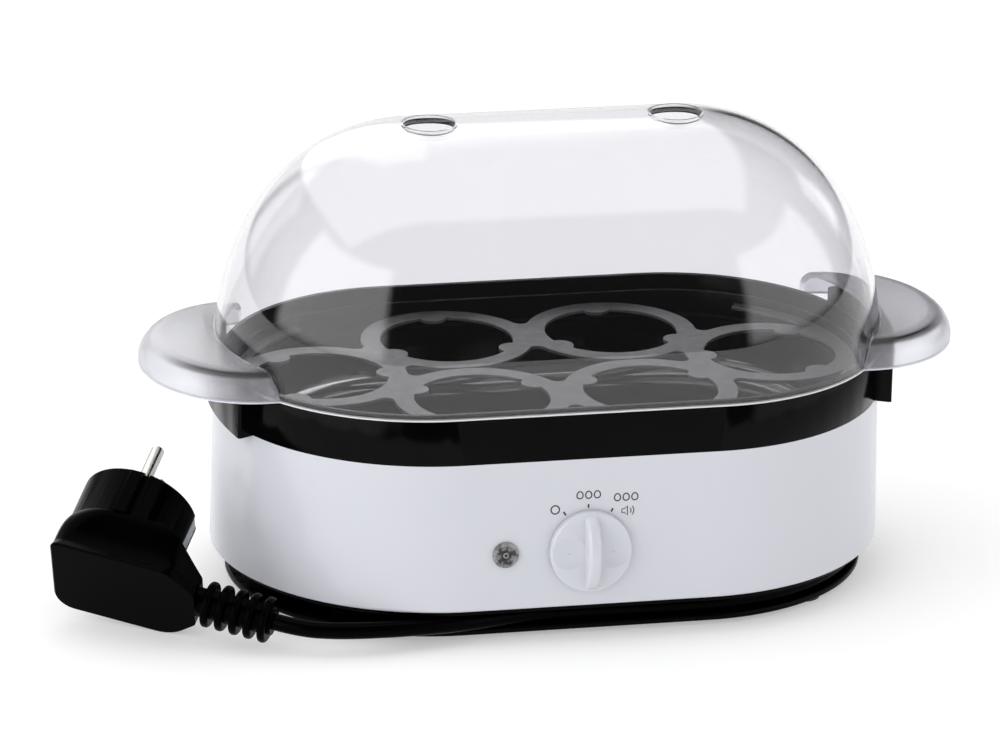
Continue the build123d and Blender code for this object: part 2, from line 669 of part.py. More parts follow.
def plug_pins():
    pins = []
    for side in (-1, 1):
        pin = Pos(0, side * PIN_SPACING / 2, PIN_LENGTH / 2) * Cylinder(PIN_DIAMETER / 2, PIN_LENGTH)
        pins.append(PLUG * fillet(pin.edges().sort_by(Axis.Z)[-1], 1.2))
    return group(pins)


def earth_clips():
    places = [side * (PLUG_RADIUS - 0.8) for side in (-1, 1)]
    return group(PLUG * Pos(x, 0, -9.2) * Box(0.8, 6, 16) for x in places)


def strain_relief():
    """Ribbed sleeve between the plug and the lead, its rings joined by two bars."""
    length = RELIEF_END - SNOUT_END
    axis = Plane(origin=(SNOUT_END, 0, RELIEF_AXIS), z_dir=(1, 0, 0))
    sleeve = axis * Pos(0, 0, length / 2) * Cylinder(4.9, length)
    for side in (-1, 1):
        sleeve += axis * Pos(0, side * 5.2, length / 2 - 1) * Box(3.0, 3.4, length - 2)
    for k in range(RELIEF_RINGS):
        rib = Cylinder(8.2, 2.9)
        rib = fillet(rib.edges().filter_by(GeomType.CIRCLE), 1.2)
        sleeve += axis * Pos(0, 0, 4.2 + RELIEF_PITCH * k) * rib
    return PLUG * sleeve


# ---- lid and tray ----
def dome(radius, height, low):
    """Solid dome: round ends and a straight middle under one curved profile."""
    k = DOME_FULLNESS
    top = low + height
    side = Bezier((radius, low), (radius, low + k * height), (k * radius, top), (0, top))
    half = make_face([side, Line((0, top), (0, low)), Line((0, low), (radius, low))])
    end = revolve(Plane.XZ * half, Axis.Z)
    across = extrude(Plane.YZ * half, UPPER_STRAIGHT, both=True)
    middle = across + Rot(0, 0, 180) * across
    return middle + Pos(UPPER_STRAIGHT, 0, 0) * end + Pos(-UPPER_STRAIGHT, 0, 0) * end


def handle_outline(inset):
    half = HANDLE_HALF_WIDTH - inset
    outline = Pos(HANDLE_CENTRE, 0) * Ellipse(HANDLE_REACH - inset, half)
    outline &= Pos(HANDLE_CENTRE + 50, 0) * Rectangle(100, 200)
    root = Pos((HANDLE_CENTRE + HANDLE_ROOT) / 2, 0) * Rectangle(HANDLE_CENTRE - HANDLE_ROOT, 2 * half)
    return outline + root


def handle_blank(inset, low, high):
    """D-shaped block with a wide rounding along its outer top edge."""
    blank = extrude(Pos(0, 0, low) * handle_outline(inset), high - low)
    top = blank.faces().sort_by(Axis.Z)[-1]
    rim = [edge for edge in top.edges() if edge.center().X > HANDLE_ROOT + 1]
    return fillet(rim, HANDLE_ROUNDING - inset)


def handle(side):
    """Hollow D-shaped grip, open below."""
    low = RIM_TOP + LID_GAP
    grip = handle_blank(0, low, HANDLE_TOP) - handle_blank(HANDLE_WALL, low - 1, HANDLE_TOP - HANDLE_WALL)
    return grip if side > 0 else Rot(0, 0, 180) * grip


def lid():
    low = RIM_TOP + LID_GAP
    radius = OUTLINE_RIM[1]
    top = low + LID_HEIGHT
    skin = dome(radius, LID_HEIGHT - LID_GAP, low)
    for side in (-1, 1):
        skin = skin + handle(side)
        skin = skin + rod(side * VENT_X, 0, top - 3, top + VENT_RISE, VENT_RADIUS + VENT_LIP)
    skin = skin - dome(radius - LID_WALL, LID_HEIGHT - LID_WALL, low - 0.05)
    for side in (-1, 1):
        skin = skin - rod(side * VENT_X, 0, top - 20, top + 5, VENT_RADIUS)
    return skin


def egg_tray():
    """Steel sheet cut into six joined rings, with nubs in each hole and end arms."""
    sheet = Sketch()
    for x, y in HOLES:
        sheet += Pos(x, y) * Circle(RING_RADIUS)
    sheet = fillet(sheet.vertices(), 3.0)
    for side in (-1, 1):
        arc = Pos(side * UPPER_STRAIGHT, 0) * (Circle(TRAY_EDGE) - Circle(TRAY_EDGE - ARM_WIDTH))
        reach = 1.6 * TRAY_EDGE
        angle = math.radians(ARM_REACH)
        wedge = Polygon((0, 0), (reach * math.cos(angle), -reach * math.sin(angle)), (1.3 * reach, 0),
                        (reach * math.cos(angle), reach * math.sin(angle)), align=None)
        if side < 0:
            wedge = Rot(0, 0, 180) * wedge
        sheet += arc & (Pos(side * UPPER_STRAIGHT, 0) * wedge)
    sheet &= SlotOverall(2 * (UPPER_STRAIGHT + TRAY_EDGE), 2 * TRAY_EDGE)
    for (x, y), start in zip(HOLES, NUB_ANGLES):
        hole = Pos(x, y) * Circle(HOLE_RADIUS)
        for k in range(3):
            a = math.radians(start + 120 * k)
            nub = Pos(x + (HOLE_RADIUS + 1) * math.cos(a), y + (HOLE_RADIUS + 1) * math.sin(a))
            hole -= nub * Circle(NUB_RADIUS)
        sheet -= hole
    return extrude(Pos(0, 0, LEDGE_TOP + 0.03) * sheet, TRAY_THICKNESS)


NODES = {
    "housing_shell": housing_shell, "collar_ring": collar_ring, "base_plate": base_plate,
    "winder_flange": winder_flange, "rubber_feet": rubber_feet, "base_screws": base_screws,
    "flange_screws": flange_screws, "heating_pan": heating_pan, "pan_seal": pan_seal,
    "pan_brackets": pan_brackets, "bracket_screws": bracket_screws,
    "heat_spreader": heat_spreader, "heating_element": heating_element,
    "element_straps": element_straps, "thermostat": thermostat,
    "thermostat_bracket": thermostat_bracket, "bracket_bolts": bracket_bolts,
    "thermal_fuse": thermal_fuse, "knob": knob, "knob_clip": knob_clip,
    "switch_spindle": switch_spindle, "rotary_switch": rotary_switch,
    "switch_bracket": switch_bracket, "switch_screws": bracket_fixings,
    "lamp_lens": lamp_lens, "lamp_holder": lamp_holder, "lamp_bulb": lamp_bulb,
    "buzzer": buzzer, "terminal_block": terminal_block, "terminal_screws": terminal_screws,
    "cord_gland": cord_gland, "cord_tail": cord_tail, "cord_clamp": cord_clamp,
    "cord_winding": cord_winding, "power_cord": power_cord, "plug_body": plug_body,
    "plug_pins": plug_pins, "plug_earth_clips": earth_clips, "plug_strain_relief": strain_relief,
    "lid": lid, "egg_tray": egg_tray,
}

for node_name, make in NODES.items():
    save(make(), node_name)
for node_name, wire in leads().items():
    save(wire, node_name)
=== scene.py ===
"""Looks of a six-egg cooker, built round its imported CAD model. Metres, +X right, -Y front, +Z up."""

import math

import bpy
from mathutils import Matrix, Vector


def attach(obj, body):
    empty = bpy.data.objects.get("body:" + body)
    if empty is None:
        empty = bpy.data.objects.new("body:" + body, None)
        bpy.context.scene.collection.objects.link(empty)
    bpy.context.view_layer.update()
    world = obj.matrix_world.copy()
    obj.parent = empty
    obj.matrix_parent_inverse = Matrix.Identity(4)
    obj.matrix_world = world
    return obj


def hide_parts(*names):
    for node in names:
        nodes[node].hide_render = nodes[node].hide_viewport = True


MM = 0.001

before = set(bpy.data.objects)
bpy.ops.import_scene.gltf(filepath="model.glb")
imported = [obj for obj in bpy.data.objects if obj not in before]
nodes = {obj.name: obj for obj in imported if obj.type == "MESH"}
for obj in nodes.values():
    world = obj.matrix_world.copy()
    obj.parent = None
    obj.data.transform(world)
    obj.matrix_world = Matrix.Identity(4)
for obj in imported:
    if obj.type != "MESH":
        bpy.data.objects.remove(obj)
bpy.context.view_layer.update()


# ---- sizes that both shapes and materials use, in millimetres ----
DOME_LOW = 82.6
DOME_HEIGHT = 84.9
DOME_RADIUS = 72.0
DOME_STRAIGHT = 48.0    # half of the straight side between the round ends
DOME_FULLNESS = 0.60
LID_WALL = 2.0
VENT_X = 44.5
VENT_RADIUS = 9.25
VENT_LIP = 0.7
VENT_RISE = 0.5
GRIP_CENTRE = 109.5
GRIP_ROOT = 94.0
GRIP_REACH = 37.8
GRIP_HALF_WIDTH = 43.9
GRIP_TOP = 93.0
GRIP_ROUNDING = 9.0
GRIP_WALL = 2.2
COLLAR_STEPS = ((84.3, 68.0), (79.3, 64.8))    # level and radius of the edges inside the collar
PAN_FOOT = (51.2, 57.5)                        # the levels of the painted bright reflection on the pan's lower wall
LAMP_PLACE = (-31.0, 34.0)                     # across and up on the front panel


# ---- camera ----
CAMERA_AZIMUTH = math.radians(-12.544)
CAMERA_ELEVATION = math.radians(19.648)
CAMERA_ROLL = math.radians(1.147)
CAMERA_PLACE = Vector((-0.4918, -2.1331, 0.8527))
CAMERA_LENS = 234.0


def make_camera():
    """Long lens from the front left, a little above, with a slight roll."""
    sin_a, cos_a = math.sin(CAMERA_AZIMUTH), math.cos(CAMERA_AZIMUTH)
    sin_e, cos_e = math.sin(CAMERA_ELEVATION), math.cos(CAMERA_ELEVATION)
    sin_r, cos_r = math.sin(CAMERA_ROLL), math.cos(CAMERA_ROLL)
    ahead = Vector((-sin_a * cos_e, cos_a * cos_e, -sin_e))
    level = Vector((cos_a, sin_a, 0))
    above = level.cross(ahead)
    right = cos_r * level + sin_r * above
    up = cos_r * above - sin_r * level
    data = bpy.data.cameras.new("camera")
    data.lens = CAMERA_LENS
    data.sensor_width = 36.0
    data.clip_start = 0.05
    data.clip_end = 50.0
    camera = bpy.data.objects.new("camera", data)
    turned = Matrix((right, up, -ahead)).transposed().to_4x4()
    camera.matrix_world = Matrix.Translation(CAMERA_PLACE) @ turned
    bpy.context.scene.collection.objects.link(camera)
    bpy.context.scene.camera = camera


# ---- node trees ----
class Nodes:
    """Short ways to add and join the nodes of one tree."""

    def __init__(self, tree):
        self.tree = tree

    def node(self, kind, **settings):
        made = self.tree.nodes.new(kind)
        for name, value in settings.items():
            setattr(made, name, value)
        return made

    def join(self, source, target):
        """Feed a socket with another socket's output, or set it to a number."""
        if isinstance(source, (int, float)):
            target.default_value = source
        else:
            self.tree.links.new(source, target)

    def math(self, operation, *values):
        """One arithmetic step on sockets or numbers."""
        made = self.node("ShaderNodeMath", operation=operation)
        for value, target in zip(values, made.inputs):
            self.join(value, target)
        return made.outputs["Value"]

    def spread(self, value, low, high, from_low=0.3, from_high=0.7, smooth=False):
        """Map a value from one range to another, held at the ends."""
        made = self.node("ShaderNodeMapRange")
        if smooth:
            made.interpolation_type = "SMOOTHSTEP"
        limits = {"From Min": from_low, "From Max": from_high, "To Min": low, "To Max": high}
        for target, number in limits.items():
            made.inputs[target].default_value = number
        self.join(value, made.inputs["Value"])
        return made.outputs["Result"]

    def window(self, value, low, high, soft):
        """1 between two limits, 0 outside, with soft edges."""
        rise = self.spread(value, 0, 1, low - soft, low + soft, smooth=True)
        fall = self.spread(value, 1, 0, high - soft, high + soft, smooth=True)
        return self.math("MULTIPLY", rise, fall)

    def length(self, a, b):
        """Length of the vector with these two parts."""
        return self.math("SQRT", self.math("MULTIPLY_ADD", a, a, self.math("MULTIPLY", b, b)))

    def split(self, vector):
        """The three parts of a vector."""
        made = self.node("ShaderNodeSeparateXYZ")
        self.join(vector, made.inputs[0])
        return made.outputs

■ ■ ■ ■

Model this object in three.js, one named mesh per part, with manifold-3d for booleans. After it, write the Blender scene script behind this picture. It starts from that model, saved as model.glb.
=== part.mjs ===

■ ■ ■ ■

_PROBLEM DESCRIPTION_
Above are the records; print exactly the lines from the line with "for node_name, make" to the line with "for node in", including both, and nothing else.

_WRITTEN SOLUTION_
for node_name, make in NODES.items():
    save(make(), node_name)
for node_name, wire in leads().items():
    save(wire, node_name)
=== scene.py ===
"""Looks of a six-egg cooker, built round its imported CAD model. Metres, +X right, -Y front, +Z up."""

import math

import bpy
from mathutils import Matrix, Vector


def attach(obj, body):
    empty = bpy.data.objects.get("body:" + body)
    if empty is None:
        empty = bpy.data.objects.new("body:" + body, None)
        bpy.context.scene.collection.objects.link(empty)
    bpy.context.view_layer.update()
    world = obj.matrix_world.copy()
    obj.parent = empty
    obj.matrix_parent_inverse = Matrix.Identity(4)
    obj.matrix_world = world
    return obj


def hide_parts(*names):
    for node in names:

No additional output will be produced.